This program was written for the case where a file containing several sequences is being used as a small database, but some of the sequences are no longer required and must be deleted from the file.
notseq splits the input sequences into those that you wish to keep and those you wish to exclude.
notseq takes a set of sequences as input together with a list of sequence names or accession numbers. It also takes the name of a new file to write the files that you want to keep into, and optionally the name of a file that will contain the files that you want excluded from the set.
notseq then reads in the input sequences. It outputs the ones that match one of the sequence names or acession numbers to the file of excluded sequences, and those that don't match are output to the file of sequences to be kept.

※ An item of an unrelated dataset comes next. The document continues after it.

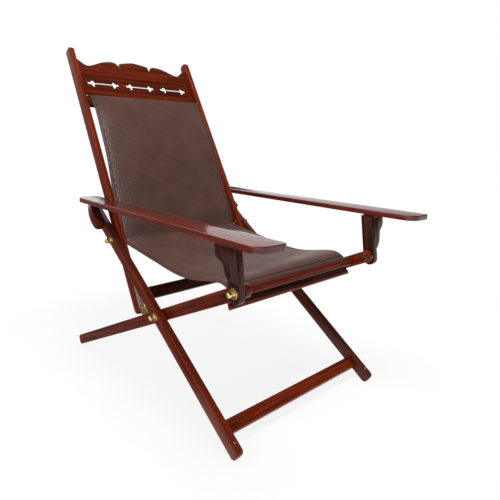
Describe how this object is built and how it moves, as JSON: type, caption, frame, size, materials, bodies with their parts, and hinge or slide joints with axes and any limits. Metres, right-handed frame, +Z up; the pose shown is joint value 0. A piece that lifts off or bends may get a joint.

Note that the names of the sequences to be excluded are not standard EMBOSS USAs. Only the name or accession number shoudl be specified, not the database or file that these entries may occur in. These excluded sequence names will be matched against the names of the input sequences to see if there is a match. Wildcarded names may be specified by using '*'s. Any specified names of sequences to be excluded that are not found are simply ignored.
|
The names (or accession numbers) of the sequences to be excluded can be entered as a file of such names by specifying an '@' followed by the name of the file containing the sequence names. For example: '@names.dat'.
The names or accession numbers of the sequences to be excluded are not standard EMBOSS USAs. Only the ID name or accession number can be specified, you cannot specify the sequences as 'database:ID', 'file:accession', 'format::file', etc.